Your goal:
Report the count of lines holding "origin" in the records, with no other words.

═════ Provided records

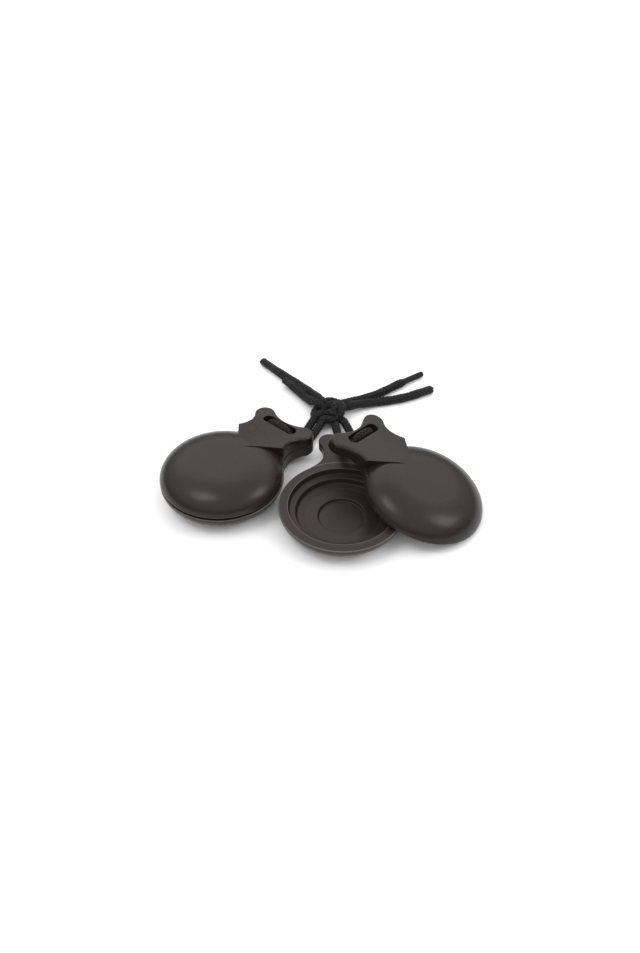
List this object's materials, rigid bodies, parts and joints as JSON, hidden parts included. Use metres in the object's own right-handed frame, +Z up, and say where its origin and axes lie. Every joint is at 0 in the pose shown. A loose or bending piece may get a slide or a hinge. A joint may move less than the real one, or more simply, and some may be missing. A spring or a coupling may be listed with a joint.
{
  "type": "pair of castanets",
  "caption": "Corded castanets with round hollowed shells and eared necks, tied together by a central knot, one closed and one fallen open.",
  "frame": {"origin": "Centre of the four shells' footprint, on the surface that they lie on.", "axes": "+Z up. +Y from the bowls towards the knot and its tails. +X towards the castanet that has fallen open."},
  "size_m": [0.1764, 0.1795, 0.0316],
  "materials": {
    "shell": "satin dark brown-black, polished by handling on the domes",
    "cord": "soft braided black cord",
    "sealed_tip": "braid stiffened and slightly shiny from glue"
  },
  "bodies": {
    "knot": {"knot": "cord", "left_long_tail": "cord", "left_short_tail": "cord", "right_upper_tail": "cord", "right_lower_tail": "cord", "left_long_tip": "sealed_tip", "left_short_tip": "sealed_tip", "right_upper_tip": "sealed_tip", "right_lower_tip": "sealed_tip"},
    "left_lower": {"left_lower_shell": "shell", "left_front_leg": "cord", "left_back_leg": "cord"},
    "left_loop": {"left_loop": "cord"},
    "left_upper": {"left_upper_shell": "shell"},
    "right_lower": {"right_lower_shell": "shell", "right_front_leg": "cord", "right_back_leg": "cord"},
    "right_loop": {"right_loop": "cord", "right_front_span": "cord", "right_back_span": "cord"},
    "right_upper": {"right_upper_shell": "shell"}
  },
  "joints": [
    {"name": "left_swing", "type": "hinge", "parent": "knot", "child": "left_lower", "pos_m": [0.0042, 0.0666, 0.006], "axis": [0, 0, 1], "range_deg": [-30, 0]},
    {"name": "left_swivel", "type": "hinge", "parent": "left_lower", "child": "left_loop", "pos_m": [-0.02398, 0.0372, 0.012], "axis": [0, 0, 1], "range_deg": [-60, 0]},
    {"name": "left_clap", "type": "hinge", "parent": "left_loop", "child": "left_upper", "pos_m": [-0.01787, 0.04448, 0.0121], "axis": [-0.766, 0.6428, 0], "range_deg": [-1, 24], "deforming": ["left_loop"]},
    {"name": "right_swing", "type": "hinge", "parent": "knot", "child": "right_lower", "pos_m": [0.0042, 0.0666, 0.006], "axis": [0, 0, 1], "range_deg": [0, 30]},
    {"name": "right_swivel", "type": "hinge", "parent": "right_lower", "child": "right_loop", "pos_m": [0.02142, 0.01994, 0.02118], "axis": [0, 0, 1], "range_deg": [0, 35], "deforming": ["right_front_span", "right_back_span"]},
    {"name": "right_clap", "type": "hinge", "parent": "right_loop", "child": "right_upper", "pos_m": [0.01468, 0.02623, 0.02347], "axis": [-0.6462, -0.748, 0.1518], "range_deg": [0, 22], "deforming": ["right_loop"]}
  ]
}
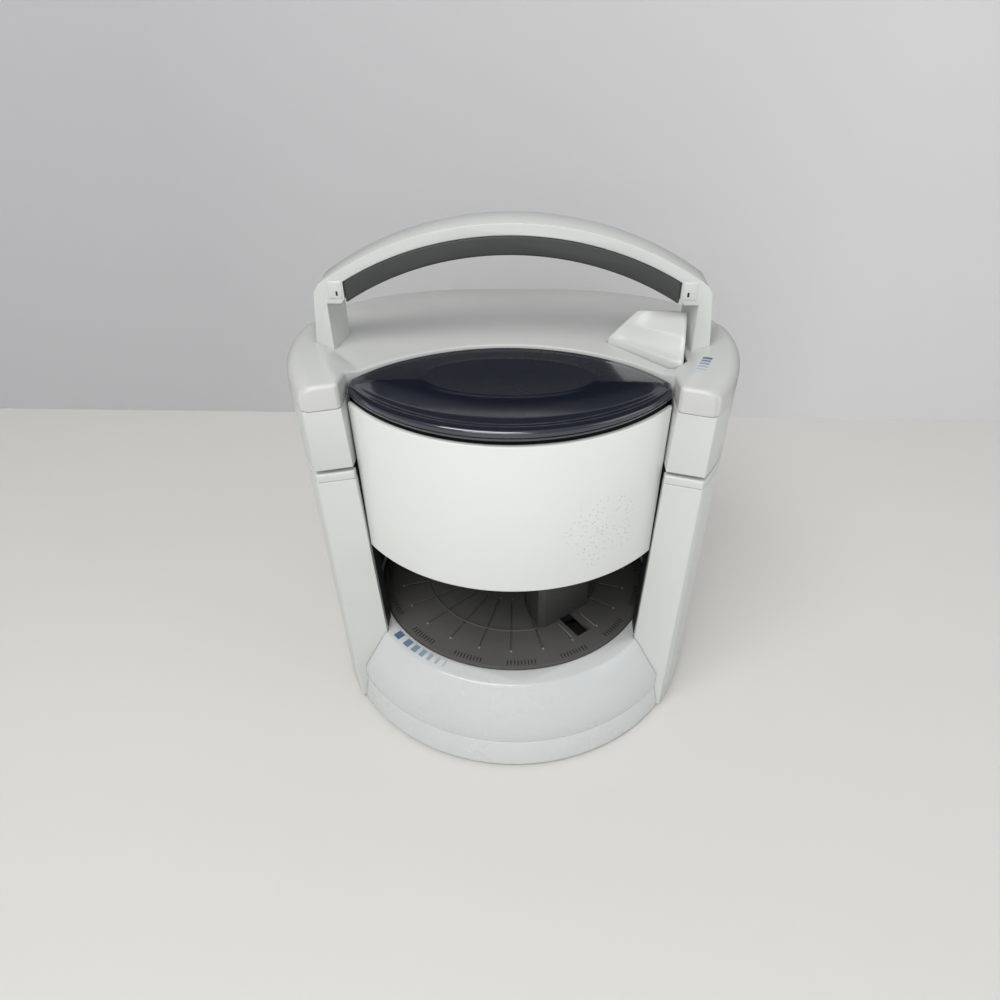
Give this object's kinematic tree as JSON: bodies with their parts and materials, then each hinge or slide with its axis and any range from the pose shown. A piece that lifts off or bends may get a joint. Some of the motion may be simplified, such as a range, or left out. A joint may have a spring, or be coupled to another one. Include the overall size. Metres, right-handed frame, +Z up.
{
  "type": "electric jar opener",
  "caption": "Countertop electric jar opener: jar turntable with gripping jaws in a round base, two columns, lifting head with press button, release lever and carry handle.",
  "frame": {"origin": "on the table under the turntable's axis, in the middle of the footprint", "axes": "+Z up along the turntable's axis, -Y to the front where the jar goes in, +X to the right seen from the front"},
  "size_m": [0.234, 0.224, 0.2845],
  "materials": {
    "white_plastic": "satin moulded plastic",
    "dark_plastic": "fine matt texture",
    "black_rubber": "matt",
    "steel": "plain",
    "gear_plastic": "natural acetal",
    "navy_gloss": "metallic paint under lacquer",
    "board": "circuit board"
  },
  "bodies": {
    "base": {"base_pan": "white_plastic", "base_shell": "white_plastic", "tower_shell": "white_plastic", "tower_rim": "white_plastic", "cavity_liner": "dark_plastic", "rubber_feet": "black_rubber", "base_screws": "steel", "cord_bush": "black_rubber", "axle": "steel", "thrust_washer": "steel", "idler_shaft": "steel", "motor": "steel", "power_board": "board", "mast_guide_left": "dark_plastic", "mast_guide_right": "dark_plastic", "latch_rack": "steel"},
    "table": {"turntable": "dark_plastic", "drive_gear": "gear_plastic"},
    "jar_pin": {"jaw_pinion": "steel"},
    "jar_a": {"jar_jaw_a": "dark_plastic", "jar_pad_a": "black_rubber"},
    "jar_b": {"jar_jaw_b": "dark_plastic", "jar_pad_b": "black_rubber"},
    "idler": {"idler_gear": "gear_plastic"},
    "rotor": {"motor_pinion": "steel"},
    "head": {"head_chassis": "dark_plastic", "head_skirt": "white_plastic", "top_cover": "white_plastic", "front_bowl": "white_plastic", "button_tray": "dark_plastic", "button_switch": "dark_plastic", "mast_left": "white_plastic", "mast_right": "white_plastic", "handle_arch": "white_plastic", "handle_grip": "dark_plastic", "handle_screws": "steel", "lever_pin": "steel", "lever_bracket": "dark_plastic", "chassis_screws": "steel"},
    "button": {"start_button": "navy_gloss", "button_springs": "steel"},
    "lever": {"release_lever": "white_plastic", "lever_spring": "steel"},
    "rod": {"latch_rod": "steel"},
    "pawl": {"latch_pawl": "steel"},
    "lid_pin": {"lid_pinion": "steel"},
    "lid_a": {"lid_jaw_a": "dark_plastic", "lid_pad_a": "black_rubber"},
    "lid_b": {"lid_jaw_b": "dark_plastic", "lid_pad_b": "black_rubber"}
  },
  "joints": [
    {"name": "head_lift", "type": "slide", "parent": "base", "child": "head", "axis": [0, 0, 1], "range_m": [0, 0.1]},
    {"name": "button_press", "type": "slide", "parent": "head", "child": "button", "axis": [0, 0, -1], "range_m": [0, 0.002], "stiffness_N_per_m": 800, "springref_m": -0.0015, "deforming": ["button_springs"]},
    {"name": "lever_tilt", "type": "hinge", "parent": "head", "child": "lever", "pos_m": [0.072, -0.016, 0.214], "axis": [-1, 0, 0], "range_deg": [0, 10], "stiffness_Nm_per_rad": 0.005, "springref_deg": -34.38, "deforming": ["lever_spring"]},
    {"name": "latch_rod_slide", "type": "slide", "parent": "head", "child": "rod", "axis": [0, 0, -1], "range_m": [0, 0.003], "stiffness_N_per_m": 500, "springref_m": -0.005},
    {"name": "latch_pawl_slide", "type": "slide", "parent": "head", "child": "pawl", "axis": [0, -1, 0], "range_m": [0, 0.003]},
    {"name": "turntable_spin", "type": "hinge", "parent": "base", "child": "table", "pos_m": [0, 0, 0.05], "axis": [0, 0, 1], "continuous": true},
    {"name": "idler_spin", "type": "hinge", "parent": "base", "child": "idler", "pos_m": [0.0435, 0.07534, 0.035], "axis": [0, 0, 1], "continuous": true},
    {"name": "motor_spin", "type": "hinge", "parent": "base", "child": "rotor", "pos_m": [0.01856, 0.0736, 0.03], "axis": [0, 0, 1], "continuous": true},
    {"name": "jar_jaw_a_slide", "type": "slide", "parent": "table", "child": "jar_a", "axis": [0.6225, -0.7826, 0], "range_m": [-0.016, 0.02]},
    {"name": "jar_jaw_b_slide", "type": "slide", "parent": "table", "child": "jar_b", "axis": [-0.6225, 0.7826, 0], "range_m": [-0.016, 0.02]},
    {"name": "jaw_pinion_spin", "type": "hinge", "parent": "table", "child": "jar_pin", "pos_m": [0, 0, 0.04845], "axis": [0, 0, 1], "range_deg": [-120, 120]},
    {"name": "lid_jaw_a_slide", "type": "slide", "parent": "head", "child": "lid_a", "axis": [1, 0, 0], "range_m": [-0.016, 0.018]},
    {"name": "lid_jaw_b_slide", "type": "slide", "parent": "head", "child": "lid_b", "axis": [-1, 0, 0], "range_m": [-0.016, 0.018]},
    {"name": "lid_pinion_spin", "type": "hinge", "parent": "head", "child": "lid_pin", "pos_m": [0, 0, 0.1345], "axis": [0, 0, 1], "range_deg": [-110, 110]}
  ],
  "couplings": [
    {"joint": "lever_tilt", "follows": "latch_rod_slide", "rad_per_m": 58.17},
    {"joint": "latch_pawl_slide", "follows": "latch_rod_slide", "ratio": 1},
    {"joint": "idler_spin", "follows": "turntable_spin", "ratio": -8.6667},
    {"joint": "motor_spin", "follows": "turntable_spin", "ratio": 34.667},
    {"joint": "jar_jaw_b_slide", "follows": "jar_jaw_a_slide", "ratio": 1},
    {"joint": "jaw_pinion_spin", "follows": "jar_jaw_a_slide", "rad_per_m": -100},
    {"joint": "lid_jaw_b_slide", "follows": "lid_jaw_a_slide", "ratio": 1},
    {"joint": "lid_pinion_spin", "follows": "lid_jaw_a_slide", "rad_per_m": -100}
  ]
}
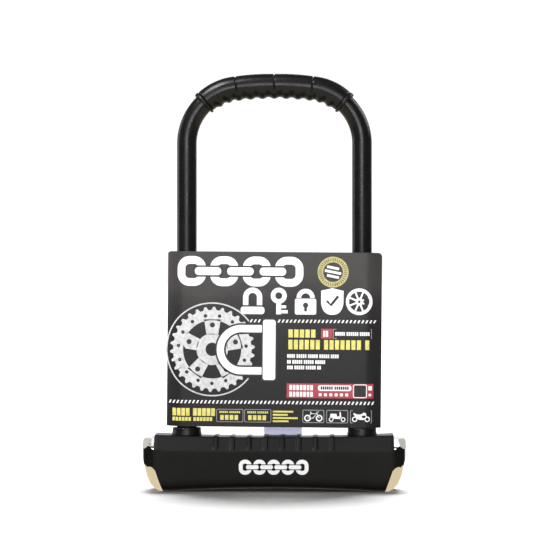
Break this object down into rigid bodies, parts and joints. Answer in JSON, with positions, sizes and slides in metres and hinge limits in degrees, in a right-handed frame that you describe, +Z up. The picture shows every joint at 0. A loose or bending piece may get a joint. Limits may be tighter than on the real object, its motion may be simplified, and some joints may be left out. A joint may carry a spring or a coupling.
{
  "type": "bicycle u lock",
  "caption": "Bicycle U lock: coated steel shackle with a crown grip in a rubber-clad crossbar with two deadbolts and chrome ends.",
  "frame": {"origin": "on the floor, below the middle of the crossbar", "axes": "+X along the crossbar to the viewer's right, -Y to the front, +Z up towards the shackle's crown"},
  "size_m": [0.194, 0.04, 0.3079],
  "materials": {
    "cover_rubber": "satin",
    "grip_rubber": "satin",
    "vinyl": "satin",
    "hard_plastic": "matte",
    "hardened_steel": "satin",
    "tube_steel": "satin",
    "chrome": "polished",
    "brass": "satin",
    "printed_card": "semi-gloss print"
  },
  "bodies": {
    "crossbar": {"bar_cover": "cover_rubber", "crossbar_tube": "tube_steel", "left_end_plug": "tube_steel", "right_end_plug": "tube_steel", "left_end_cap": "chrome", "right_end_cap": "chrome", "cap_pins": "hardened_steel", "left_socket_bush": "hardened_steel", "right_socket_bush": "hardened_steel", "left_collar": "hard_plastic", "right_collar": "hard_plastic", "left_bolt_guide": "brass", "right_bolt_guide": "brass", "cylinder_housing": "brass", "housing_pin": "hardened_steel", "keyway_bezel": "hard_plastic"},
    "core": {"lock_core": "brass", "core_face": "hardened_steel", "disc_tumblers": "brass", "disc_spacers": "hardened_steel", "sidebar": "hardened_steel", "core_circlip": "tube_steel", "cam_plate": "hardened_steel", "cam_screw": "tube_steel"},
    "left_deadbolt": {"left_bolt": "hardened_steel", "left_bolt_pin": "hardened_steel"},
    "right_deadbolt": {"right_bolt": "hardened_steel", "right_bolt_pin": "hardened_steel"},
    "shutter": {"keyway_shutter": "hard_plastic"},
    "shackle": {"shackle_rod": "hardened_steel", "shackle_coating": "vinyl", "crown_grip": "grip_rubber", "left_grip_ring": "grip_rubber", "right_grip_ring": "grip_rubber"},
    "sleeve": {"retail_sleeve": "printed_card"}
  },
  "joints": [
    {"name": "left_bolt_slide", "type": "slide", "parent": "crossbar", "child": "left_deadbolt", "axis": [-1, 0, 0], "range_m": [0, 0.005]},
    {"name": "right_bolt_slide", "type": "slide", "parent": "crossbar", "child": "right_deadbolt", "axis": [1, 0, 0], "range_m": [0, 0.005]},
    {"name": "core_turn", "type": "hinge", "parent": "crossbar", "child": "core", "pos_m": [0, 0, 0.0125], "axis": [0, 0, 1], "range_deg": [0, 90]},
    {"name": "shutter_slide", "type": "slide", "parent": "crossbar", "child": "shutter", "axis": [1, 0, 0], "range_m": [0, 0.0135]},
    {"name": "shackle_lift", "type": "slide", "parent": "crossbar", "child": "shackle", "axis": [0, 0, 1], "range_m": [0, 0.06]},
    {"name": "sleeve_lift", "type": "slide", "parent": "crossbar", "child": "sleeve", "axis": [0, 0, 1], "range_m": [0, 0.1]}
  ],
  "couplings": [
    {"joint": "core_turn", "follows": "left_bolt_slide", "rad_per_m": 314.16},
    {"joint": "right_bolt_slide", "follows": "left_bolt_slide", "ratio": 1}
  ]
}
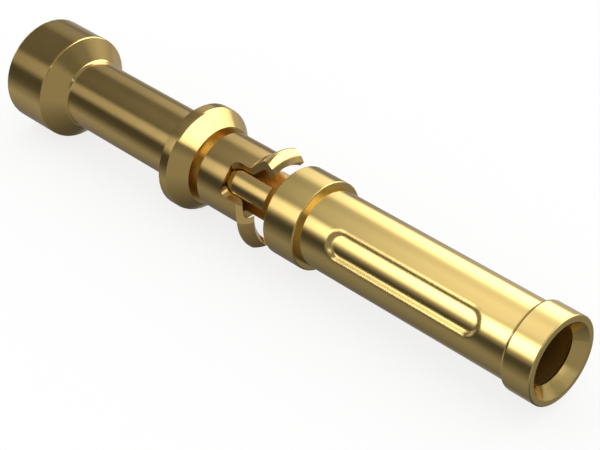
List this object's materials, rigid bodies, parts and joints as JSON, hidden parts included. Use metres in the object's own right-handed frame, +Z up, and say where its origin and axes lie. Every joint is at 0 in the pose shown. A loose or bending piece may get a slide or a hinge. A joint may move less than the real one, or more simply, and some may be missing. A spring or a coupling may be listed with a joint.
{
  "type": "crimp socket contact",
  "caption": "Slim round socket contact with a crimp barrel and wire funnel at the rear, a flange, a sprung locking clip with bowed tines, and a closed front sleeve that guides a round pin.",
  "frame": {"origin": "on the contact's axis, halfway between the rear end and the mating mouth", "axes": "+X along the axis from the wire end to the mating mouth, +Z up as the contact lies in the picture"},
  "size_m": [0.0246, 0.004, 0.004],
  "materials": {
    "gold_body": "polished gold plate with fine turning marks",
    "gold_clip": "polished gold plate on spring sheet",
    "gold_sleeve": "bright polished gold plate"
  },
  "bodies": {
    "root": {"contact_body": "gold_body", "locking_clip": "gold_clip", "hood_sleeve": "gold_sleeve"}
  },
  "joints": []
}
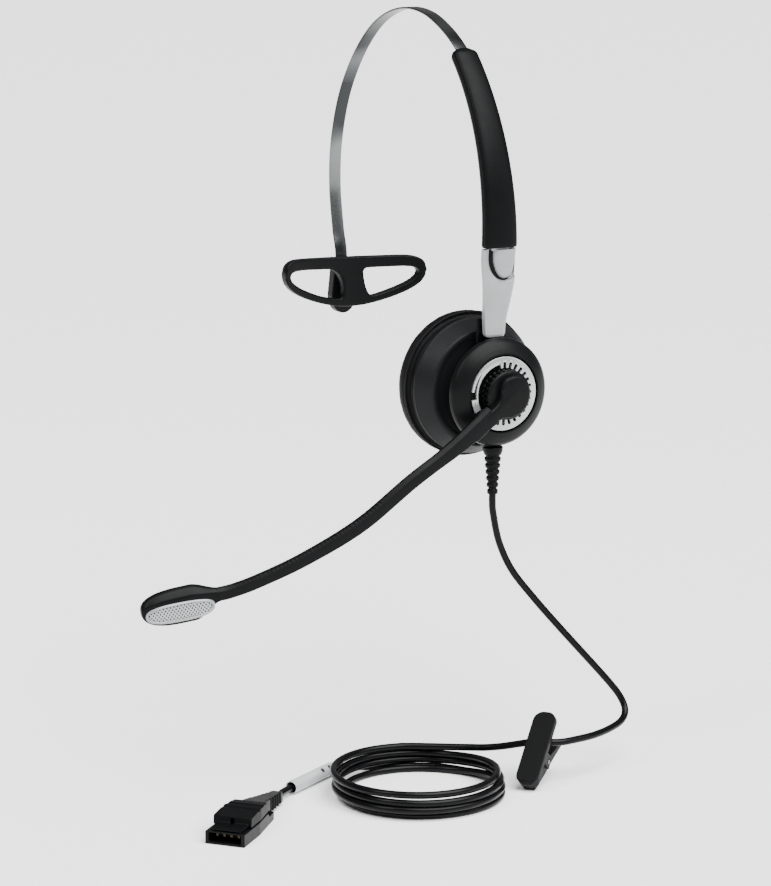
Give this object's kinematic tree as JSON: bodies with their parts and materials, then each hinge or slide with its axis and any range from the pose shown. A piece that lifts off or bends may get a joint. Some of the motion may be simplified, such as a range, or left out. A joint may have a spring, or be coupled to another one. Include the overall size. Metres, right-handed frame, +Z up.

══════════

Written answer:
6